(begin)
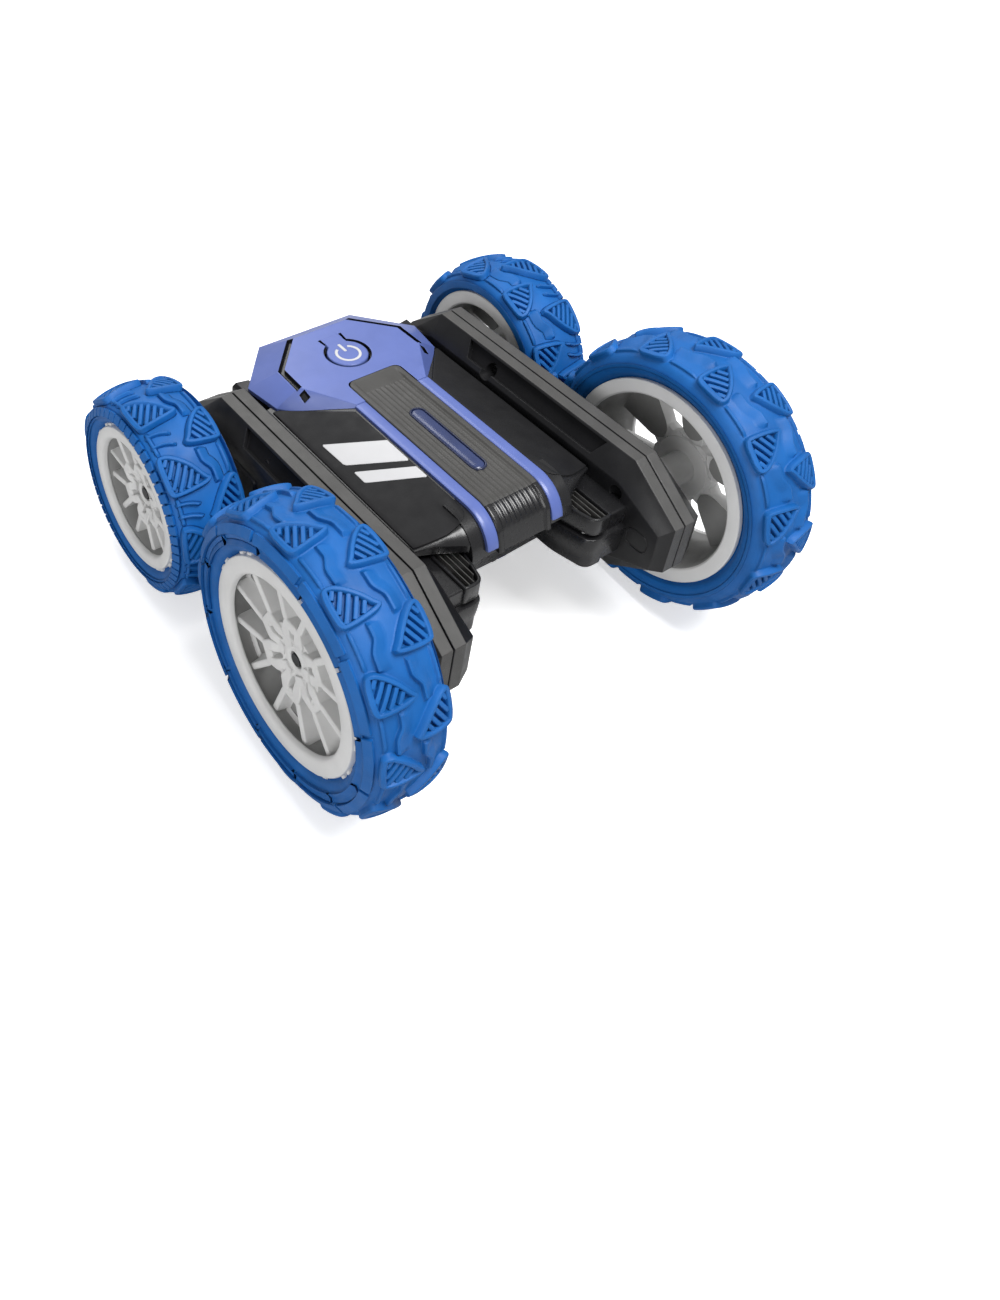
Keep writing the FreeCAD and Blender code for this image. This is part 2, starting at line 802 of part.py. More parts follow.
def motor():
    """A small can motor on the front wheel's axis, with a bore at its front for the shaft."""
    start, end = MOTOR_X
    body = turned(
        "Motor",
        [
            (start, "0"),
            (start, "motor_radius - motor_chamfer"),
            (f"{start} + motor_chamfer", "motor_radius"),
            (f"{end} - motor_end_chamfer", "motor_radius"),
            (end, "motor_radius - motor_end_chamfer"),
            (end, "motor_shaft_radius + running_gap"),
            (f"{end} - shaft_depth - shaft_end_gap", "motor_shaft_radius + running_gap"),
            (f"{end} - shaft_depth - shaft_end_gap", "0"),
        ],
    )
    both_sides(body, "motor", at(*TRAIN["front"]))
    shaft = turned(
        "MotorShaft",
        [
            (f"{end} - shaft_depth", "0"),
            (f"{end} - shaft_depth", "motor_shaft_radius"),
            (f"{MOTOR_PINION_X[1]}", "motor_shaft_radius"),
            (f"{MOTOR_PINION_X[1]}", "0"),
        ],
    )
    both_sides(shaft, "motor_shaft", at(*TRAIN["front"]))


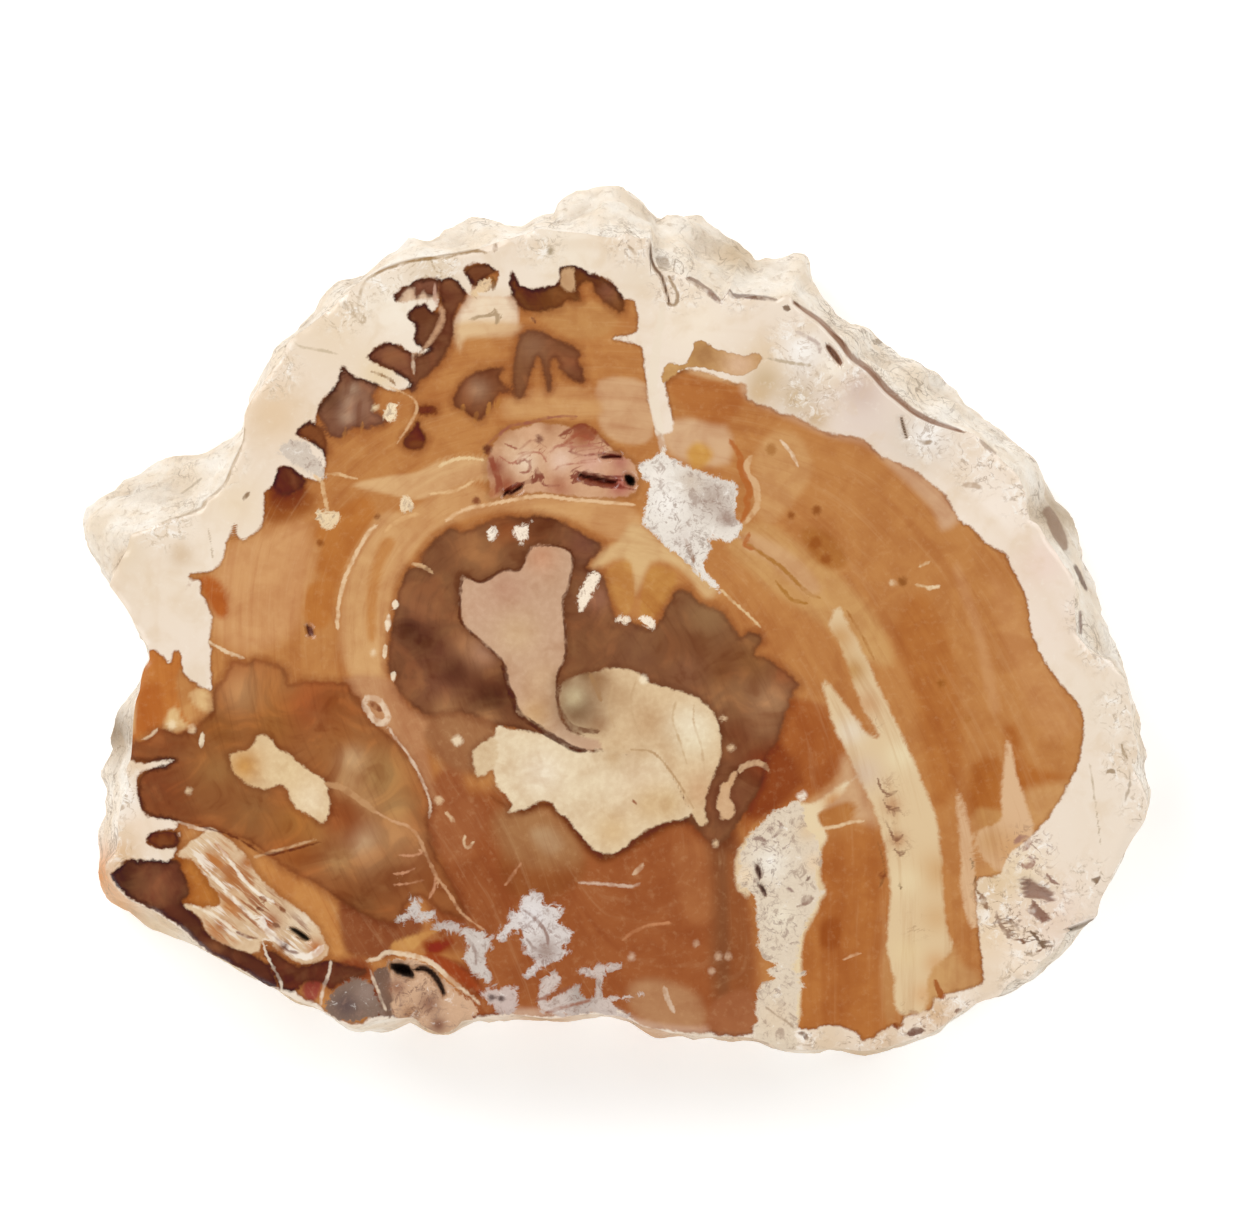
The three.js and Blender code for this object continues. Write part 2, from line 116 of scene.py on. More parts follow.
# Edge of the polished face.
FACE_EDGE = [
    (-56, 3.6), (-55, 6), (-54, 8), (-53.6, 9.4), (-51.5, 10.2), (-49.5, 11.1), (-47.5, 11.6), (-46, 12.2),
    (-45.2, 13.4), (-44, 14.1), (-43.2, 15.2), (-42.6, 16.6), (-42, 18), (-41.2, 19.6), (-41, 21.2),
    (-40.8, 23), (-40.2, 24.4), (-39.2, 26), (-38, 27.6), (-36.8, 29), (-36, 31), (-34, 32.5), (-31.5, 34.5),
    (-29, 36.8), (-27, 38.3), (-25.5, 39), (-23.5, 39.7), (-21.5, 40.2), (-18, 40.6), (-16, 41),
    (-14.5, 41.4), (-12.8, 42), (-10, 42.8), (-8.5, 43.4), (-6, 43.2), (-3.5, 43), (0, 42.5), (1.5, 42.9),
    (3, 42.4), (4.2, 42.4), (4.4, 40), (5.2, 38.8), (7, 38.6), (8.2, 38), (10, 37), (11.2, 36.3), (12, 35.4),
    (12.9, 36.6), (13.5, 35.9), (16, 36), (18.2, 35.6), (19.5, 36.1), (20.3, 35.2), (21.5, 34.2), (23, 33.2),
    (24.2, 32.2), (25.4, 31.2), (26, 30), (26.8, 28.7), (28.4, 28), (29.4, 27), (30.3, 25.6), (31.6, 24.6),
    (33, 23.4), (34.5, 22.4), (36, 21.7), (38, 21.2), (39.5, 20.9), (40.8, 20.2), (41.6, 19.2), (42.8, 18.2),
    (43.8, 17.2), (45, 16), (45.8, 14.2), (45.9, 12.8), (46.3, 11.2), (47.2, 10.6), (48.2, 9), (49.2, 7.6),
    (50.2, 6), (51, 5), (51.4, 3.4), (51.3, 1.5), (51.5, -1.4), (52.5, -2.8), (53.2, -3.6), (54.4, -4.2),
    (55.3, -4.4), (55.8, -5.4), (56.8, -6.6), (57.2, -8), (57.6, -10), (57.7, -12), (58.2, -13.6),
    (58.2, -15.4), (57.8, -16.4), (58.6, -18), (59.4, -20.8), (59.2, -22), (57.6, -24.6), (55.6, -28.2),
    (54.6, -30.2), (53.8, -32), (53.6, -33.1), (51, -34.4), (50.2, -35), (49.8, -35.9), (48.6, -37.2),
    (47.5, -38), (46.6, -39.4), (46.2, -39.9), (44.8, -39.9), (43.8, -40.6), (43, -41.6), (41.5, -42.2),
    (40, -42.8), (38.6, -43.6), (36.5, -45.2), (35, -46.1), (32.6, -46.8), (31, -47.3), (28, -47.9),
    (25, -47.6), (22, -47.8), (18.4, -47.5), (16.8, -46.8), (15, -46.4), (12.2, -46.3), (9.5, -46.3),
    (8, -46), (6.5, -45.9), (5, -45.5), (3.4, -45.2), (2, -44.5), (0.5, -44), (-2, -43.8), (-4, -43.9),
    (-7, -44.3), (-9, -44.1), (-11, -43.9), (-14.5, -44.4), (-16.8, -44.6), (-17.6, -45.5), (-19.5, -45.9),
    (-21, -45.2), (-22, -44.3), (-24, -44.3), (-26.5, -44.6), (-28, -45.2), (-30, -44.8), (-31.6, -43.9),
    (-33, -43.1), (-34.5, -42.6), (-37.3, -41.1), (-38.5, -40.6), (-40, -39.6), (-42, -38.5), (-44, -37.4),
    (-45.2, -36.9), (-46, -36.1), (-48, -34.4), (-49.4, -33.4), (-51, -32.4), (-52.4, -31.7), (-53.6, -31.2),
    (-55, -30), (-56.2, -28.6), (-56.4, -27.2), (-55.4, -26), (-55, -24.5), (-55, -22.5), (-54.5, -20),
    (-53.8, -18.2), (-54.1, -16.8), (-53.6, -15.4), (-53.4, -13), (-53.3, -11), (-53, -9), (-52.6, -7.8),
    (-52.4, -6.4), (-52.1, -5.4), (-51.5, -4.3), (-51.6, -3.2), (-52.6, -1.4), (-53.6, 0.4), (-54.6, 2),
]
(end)
**WHAT IS ASKED**.
Gather and return every line that holds the string "follow".

**EXERCISE SOLUTION**.
Keep writing the FreeCAD and Blender code for this image. This is part 2, starting at line 802 of part.py. More parts follow.
The three.js and Blender code for this object continues. Write part 2, from line 116 of scene.py on. More parts follow.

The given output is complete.